Among the lines listed below, count those that include the string "origin", and state only the count.
◇ ◇ ◇
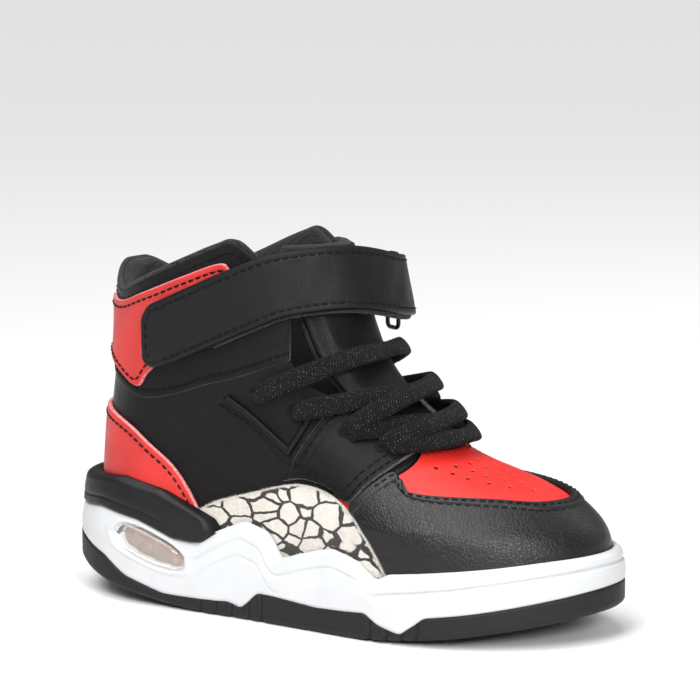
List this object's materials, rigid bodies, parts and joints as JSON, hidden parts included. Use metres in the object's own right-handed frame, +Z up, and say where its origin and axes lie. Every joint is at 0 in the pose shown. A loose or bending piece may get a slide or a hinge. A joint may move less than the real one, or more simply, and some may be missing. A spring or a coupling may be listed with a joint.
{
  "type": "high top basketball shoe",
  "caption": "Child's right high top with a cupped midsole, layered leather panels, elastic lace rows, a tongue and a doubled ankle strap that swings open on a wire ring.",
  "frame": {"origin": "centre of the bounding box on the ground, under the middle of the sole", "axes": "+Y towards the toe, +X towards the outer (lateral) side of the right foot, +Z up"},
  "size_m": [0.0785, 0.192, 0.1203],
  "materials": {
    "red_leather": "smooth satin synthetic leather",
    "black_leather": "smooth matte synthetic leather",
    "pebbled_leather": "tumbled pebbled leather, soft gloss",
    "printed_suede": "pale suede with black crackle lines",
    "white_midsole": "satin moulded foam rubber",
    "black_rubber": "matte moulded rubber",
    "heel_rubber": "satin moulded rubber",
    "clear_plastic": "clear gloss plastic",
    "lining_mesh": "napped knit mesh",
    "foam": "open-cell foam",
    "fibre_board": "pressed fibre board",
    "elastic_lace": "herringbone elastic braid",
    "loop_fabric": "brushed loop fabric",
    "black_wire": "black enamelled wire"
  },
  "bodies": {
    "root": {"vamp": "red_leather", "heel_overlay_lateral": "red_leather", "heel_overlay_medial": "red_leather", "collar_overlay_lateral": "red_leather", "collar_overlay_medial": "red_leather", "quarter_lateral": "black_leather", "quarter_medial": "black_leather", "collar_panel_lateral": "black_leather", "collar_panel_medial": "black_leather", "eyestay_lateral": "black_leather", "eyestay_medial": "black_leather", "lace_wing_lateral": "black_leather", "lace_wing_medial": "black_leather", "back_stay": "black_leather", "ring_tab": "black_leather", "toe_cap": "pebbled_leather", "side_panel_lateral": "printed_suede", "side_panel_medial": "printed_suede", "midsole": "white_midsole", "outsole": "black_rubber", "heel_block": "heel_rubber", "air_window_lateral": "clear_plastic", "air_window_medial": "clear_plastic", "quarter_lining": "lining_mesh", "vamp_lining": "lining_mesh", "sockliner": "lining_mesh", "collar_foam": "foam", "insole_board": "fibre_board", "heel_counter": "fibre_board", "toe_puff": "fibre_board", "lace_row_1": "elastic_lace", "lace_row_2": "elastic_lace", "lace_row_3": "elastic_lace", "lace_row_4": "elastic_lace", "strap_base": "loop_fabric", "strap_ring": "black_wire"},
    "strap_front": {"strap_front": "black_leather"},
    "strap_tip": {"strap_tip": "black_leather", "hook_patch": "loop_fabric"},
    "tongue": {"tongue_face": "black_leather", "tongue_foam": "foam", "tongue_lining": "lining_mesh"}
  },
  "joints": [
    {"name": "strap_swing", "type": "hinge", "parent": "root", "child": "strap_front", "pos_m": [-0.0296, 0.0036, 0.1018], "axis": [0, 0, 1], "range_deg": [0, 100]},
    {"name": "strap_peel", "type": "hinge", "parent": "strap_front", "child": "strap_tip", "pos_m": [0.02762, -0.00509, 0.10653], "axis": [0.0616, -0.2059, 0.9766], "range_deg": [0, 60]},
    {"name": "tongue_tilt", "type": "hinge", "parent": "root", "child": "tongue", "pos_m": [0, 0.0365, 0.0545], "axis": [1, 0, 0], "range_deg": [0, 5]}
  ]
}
◇ ◇ ◇
# [Answer below]
2